Both Greenwood and Barrowe frequently asserted that they never had anything to do with Browne. [4] Yet it is probable that it was Browne's influence which turned Greenwood's puritanical convictions to Separatist principles. Barrowe had been graduated from Clare Hall, Cambridge, in 1569-70; Browne, from Corpus Christi in 1572. The two men, so different in character, probably did not meet in university days, and certainly not later in London, where one went to a life of pleasure and the other to teaching and to the study of the Scriptures. Greenwood, however, had entered Cambridge in 1577-78, and left it in 1581. Thus he was in college during the two years that Browne was preaching in and near Cambridge. It is safe to assume that the young scholar, soon to become a licensed preacher, and overflowing with the Puritan zeal of his college, might be drawn either through curiosity or admiration to hear the erratic and almost fanatic preacher. Later, when Browne's writings were being secretly distributed in England, both Barrowe and Greenwood had come in contact with the London congregations to whom Browne had preached. The fact that many men in England were thinking along the same lines as the Separatists; that Browne had recanted just as Barrowe and Greenwood were thrust into prison; and that they both disapproved in some measure of Browne's teachings, might account for a denial of discipleship. Browne's influence might even have been unrecognized by the men themselves. Be that as it may, during their long imprisonment, both Barrowe and Greenwood, in their teachings, in their public conferences, and in their writings strove to outline a system of church government and discipline, which was very similar to and yet essentially different from Browne's.

Thus it happened that in the last decade of the sixteenth century two forms of Congregationalism had developed, Brownism and Barrowism. Neither Browne nor Barrowe felt any need, as did their later followers, to demonstrate their doctrinal soundness, because in all matters of creed they "were in full doctrinal sympathy with the predominantly Calvinistic views of the English Established Church from which they had come out."

"Browne, first of all English writers, set forth the Anabaptist doctrine that the civil ruler had no control over the spiritual affairs of the church and that State and Church were separate realms." [5] In the beginning, Browne's foremost wish was not to establish a new church system or polity, but to encourage the spiritual life of the believer.
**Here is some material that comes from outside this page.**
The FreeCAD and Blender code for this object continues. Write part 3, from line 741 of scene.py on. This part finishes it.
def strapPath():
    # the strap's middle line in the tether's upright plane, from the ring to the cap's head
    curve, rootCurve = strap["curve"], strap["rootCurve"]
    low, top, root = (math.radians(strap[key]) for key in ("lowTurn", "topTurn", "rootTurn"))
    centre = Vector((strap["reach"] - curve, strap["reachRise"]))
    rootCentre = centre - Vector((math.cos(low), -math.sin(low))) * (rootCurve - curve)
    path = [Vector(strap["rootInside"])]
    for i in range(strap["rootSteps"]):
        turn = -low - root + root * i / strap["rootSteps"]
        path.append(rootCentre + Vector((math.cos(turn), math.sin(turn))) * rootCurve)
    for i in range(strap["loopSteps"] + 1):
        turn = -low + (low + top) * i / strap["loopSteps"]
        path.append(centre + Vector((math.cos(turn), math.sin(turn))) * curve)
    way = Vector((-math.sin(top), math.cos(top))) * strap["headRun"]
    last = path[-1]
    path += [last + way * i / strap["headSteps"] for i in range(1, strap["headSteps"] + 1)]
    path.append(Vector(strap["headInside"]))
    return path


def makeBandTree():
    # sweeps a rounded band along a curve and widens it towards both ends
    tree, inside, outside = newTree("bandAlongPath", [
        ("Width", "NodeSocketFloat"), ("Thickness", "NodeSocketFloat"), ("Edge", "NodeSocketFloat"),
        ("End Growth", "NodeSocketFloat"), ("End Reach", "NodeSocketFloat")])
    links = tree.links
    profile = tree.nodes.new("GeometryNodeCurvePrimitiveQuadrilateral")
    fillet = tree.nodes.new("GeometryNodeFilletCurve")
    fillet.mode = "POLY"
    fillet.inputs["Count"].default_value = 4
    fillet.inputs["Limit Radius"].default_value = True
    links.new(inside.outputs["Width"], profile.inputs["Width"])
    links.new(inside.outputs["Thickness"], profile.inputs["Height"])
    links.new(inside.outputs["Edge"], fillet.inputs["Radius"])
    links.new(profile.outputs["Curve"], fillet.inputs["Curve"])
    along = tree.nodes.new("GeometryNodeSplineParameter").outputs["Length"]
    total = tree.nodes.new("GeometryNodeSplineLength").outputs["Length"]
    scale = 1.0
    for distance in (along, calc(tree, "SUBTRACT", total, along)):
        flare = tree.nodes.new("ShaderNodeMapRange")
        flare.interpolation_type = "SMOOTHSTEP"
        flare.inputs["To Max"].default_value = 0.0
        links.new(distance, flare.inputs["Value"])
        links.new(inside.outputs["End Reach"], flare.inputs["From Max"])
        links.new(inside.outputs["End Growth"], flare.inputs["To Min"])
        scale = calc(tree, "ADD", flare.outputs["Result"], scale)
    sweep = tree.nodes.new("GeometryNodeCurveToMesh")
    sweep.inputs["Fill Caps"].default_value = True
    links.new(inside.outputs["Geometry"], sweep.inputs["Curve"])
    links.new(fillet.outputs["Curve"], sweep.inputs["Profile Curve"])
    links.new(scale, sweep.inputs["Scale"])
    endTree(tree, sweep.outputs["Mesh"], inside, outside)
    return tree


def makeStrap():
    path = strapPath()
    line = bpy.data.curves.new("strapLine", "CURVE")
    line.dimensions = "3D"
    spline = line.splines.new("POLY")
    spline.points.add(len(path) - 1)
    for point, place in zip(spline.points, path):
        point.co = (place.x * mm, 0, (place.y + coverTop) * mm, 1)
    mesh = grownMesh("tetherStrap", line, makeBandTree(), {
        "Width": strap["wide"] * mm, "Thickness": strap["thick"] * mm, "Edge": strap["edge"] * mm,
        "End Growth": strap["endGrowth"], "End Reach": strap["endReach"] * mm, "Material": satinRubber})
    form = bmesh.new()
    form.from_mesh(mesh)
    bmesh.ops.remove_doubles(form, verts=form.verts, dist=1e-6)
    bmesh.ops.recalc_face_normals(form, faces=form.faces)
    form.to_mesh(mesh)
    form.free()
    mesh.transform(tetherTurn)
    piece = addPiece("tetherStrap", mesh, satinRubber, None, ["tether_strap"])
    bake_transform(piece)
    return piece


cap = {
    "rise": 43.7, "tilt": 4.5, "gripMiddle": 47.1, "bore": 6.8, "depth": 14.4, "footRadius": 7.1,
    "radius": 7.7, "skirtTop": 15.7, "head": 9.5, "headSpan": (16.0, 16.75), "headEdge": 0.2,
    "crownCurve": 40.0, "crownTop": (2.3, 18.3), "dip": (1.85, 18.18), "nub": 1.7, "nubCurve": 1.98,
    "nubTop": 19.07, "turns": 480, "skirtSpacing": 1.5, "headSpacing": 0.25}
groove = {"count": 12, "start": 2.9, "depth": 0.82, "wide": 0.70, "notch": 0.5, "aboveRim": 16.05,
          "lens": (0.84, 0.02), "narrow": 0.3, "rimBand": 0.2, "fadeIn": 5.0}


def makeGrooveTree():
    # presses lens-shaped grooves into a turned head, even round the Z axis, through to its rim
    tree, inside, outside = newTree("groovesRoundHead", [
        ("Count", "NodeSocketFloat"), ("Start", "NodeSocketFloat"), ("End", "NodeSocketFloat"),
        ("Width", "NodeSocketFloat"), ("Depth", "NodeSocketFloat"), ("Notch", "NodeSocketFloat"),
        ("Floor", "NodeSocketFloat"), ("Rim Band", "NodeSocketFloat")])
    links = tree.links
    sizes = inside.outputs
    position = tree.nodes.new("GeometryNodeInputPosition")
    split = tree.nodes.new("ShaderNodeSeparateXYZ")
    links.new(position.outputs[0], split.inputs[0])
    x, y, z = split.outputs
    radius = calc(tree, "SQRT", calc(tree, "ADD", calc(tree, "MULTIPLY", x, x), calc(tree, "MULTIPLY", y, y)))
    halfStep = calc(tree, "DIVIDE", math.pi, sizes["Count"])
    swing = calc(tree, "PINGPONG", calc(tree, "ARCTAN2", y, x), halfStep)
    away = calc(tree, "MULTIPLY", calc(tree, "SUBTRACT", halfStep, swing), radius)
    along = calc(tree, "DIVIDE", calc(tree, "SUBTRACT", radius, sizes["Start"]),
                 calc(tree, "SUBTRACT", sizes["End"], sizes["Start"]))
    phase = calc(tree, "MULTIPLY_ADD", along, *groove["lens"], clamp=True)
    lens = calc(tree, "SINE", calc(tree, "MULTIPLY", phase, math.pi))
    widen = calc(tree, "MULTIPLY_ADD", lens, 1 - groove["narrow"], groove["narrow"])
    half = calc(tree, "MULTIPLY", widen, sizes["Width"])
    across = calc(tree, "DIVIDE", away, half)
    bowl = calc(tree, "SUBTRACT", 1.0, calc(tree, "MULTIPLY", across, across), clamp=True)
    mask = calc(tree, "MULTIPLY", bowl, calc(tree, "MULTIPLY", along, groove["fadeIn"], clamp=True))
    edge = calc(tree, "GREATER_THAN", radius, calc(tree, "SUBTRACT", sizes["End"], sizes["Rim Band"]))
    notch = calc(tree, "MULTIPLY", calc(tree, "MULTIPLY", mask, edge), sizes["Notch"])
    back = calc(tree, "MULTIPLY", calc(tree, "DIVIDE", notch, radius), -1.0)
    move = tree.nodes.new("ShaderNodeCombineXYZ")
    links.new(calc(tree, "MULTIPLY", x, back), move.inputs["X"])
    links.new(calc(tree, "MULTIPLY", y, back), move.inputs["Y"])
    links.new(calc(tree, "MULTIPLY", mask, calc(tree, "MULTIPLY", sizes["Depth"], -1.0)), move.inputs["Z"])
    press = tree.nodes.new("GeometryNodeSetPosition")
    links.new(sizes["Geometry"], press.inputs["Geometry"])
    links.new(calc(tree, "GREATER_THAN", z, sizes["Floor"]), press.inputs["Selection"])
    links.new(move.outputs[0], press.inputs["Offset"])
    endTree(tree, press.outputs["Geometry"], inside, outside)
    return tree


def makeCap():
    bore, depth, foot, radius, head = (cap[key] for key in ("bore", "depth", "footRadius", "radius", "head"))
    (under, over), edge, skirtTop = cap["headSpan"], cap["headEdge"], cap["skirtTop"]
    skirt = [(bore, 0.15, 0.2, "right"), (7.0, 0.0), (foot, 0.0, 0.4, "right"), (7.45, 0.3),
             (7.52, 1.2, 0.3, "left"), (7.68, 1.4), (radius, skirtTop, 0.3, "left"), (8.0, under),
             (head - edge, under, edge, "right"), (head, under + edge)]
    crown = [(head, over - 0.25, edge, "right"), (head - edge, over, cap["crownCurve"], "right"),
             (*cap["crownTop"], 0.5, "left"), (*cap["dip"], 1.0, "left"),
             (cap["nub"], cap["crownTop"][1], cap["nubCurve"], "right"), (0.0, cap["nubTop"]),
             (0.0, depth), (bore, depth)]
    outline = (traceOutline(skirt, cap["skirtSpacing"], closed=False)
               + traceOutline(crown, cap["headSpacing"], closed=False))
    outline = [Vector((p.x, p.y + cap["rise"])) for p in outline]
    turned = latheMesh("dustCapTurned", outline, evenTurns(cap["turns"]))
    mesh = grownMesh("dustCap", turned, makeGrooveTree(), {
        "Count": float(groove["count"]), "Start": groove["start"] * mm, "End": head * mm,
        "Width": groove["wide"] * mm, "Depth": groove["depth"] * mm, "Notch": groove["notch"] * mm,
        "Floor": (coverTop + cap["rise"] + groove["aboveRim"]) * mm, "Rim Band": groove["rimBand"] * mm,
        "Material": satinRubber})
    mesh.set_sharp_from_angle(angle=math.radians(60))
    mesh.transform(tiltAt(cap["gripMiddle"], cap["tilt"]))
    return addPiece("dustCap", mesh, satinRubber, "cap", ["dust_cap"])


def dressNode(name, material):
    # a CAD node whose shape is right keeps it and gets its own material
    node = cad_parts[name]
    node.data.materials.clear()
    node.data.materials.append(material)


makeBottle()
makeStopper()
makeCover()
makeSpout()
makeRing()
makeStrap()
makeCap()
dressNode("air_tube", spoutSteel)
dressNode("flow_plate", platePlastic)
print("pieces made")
To this end he desired separation from the English church, which, like all other state churches, included all baptized persons, not excommunicate, whether faithful or not to their baptismal or confirmation vows to lead godly lives. [6] Moreover, as Browne did not believe that the magistrates should have power to coerce men's consciences, teaching, as he did, that the mingling of church offices and civil offices was anti-Christian,[7] he was unwilling to wait for a reformation to be brought about by the changing laws of the state.[8] He further advocated such equality of power [9] among the members of the church that in its government a democracy resulted, and this theory, pushed to a logical conclusion, implied that a democratic form of civil government was also the best.[f] Browne roughly draughted a government for the church with pastors, teachers, elders, deacons, and widows. He insisted, however, that these officers did not stand between Christ and the ordinary believer, "though they haue the grace and office of teaching and guiding…. Because eurie one of the church is made Kinge, and Priest and a Prophet, under Christ, to vpholde and further the kingdom of God."
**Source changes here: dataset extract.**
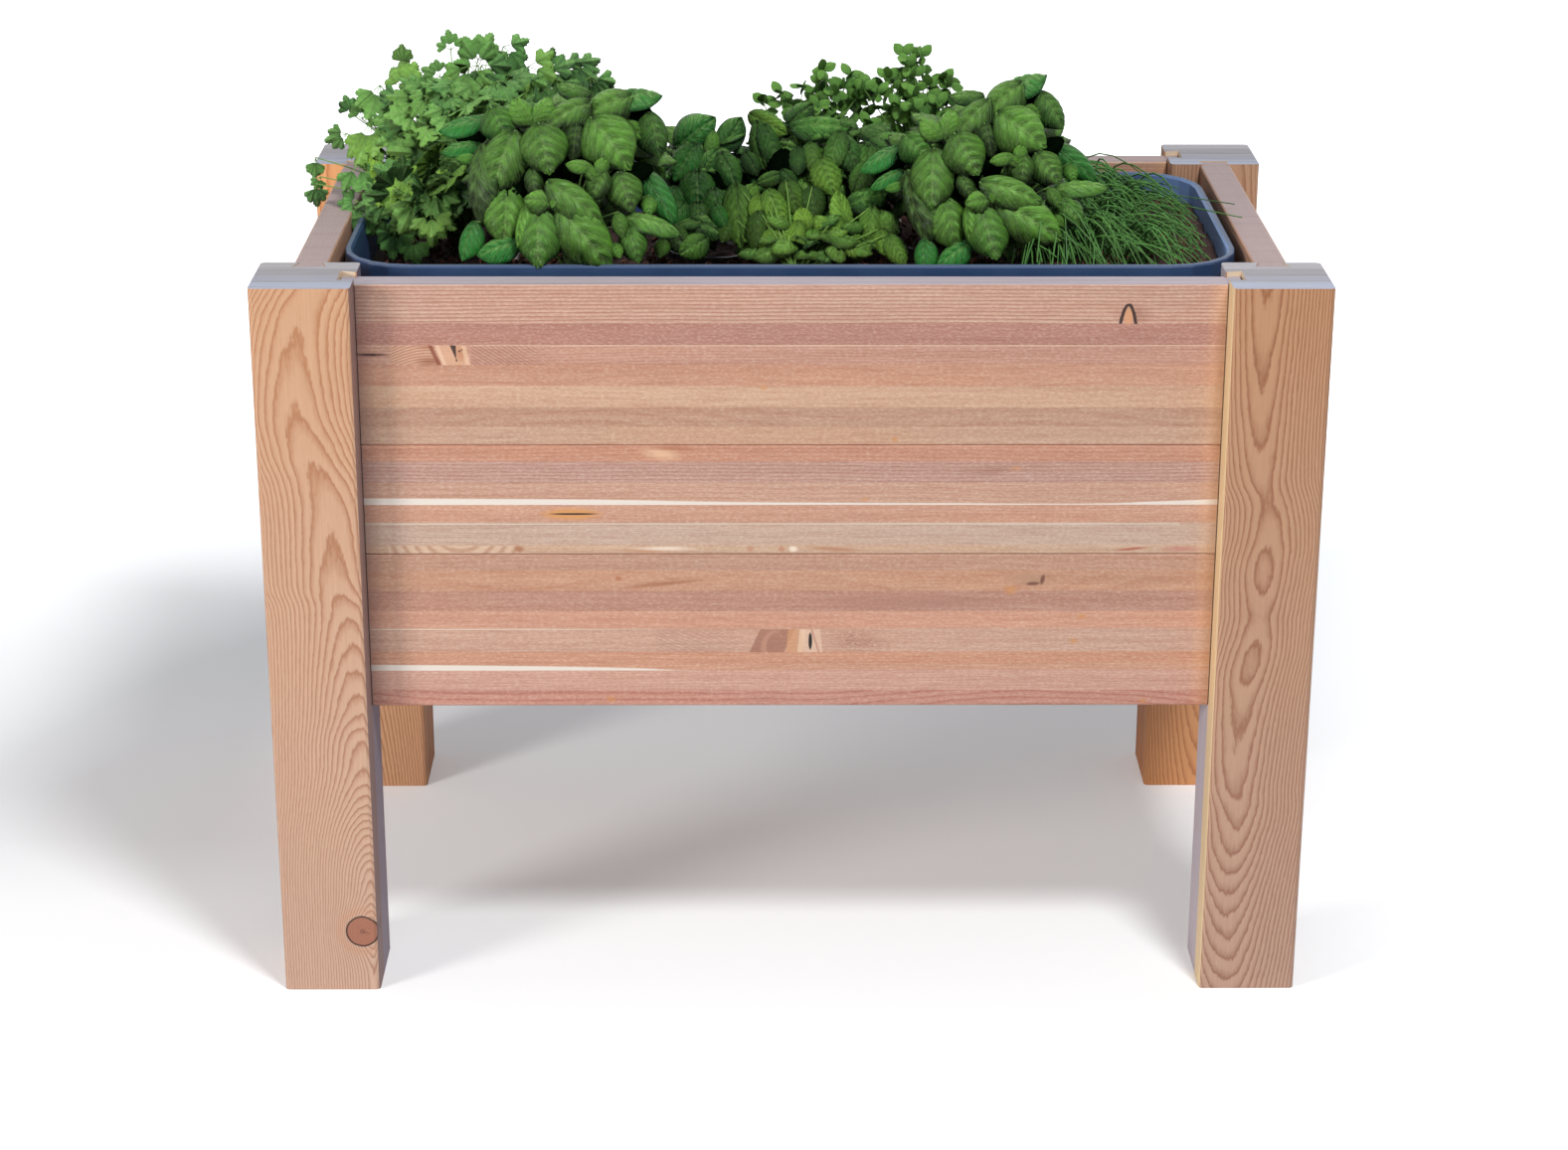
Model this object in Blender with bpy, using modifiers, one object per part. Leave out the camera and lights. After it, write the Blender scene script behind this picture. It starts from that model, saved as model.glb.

Browne and Barrowe both made the Bible their guide in all matters of church life. From its text they deduced the definition of a true church as, "A company of faithful people gathered by the Word unto Christ and submitting themselves in all things;" of a Christian, as one who had made a "willing covenant with God, and thereby did live a godly and Christian life."[10] This covenanting together of Christians constituted a church. From their interpretation of the New Testament, Browne and Barrowe held that this covenanting included repentance for sin, a profession of faith, and a promise of obedience. Moreover, to their minds, primitive Christianity had insisted upon a public, personal narration of each covenanter's regenerative experience. From sacred writ they derived their church organization also.[ll] Their pastors were for exhorting or "edifying by all comfortable words and promises in the Scriptures, to work in our hearts the estimate of our duties with love and zeal thereunto." Their teachers were for teaching or "delivering the grounds of Religion and meaning of the Scriptures and confirming the same." Both officers were to administer baptism and the Lord's supper, or "the Seals of the Covenant." The elders included both pastors and teachers and also "Ruling Elders," all of whom were for "oversight, counsel, and redressing things amiss," but the ruling elders were to give special attention to the public order and government of the church. According to both Browne and Barrowe, these officers were to be the mouthpiece of the church in the admission, censure, dismissal, or readmission of members. They were to prepare matters to be brought before the church for action. They were also to adjust matters, when possible, so as to avoid overburdening the church or its pastor and teacher with trivial business. In matters spiritual, they were to unite with the pastor and teacher in keeping watch over the lives of the people, that they be of good character and godly reputation.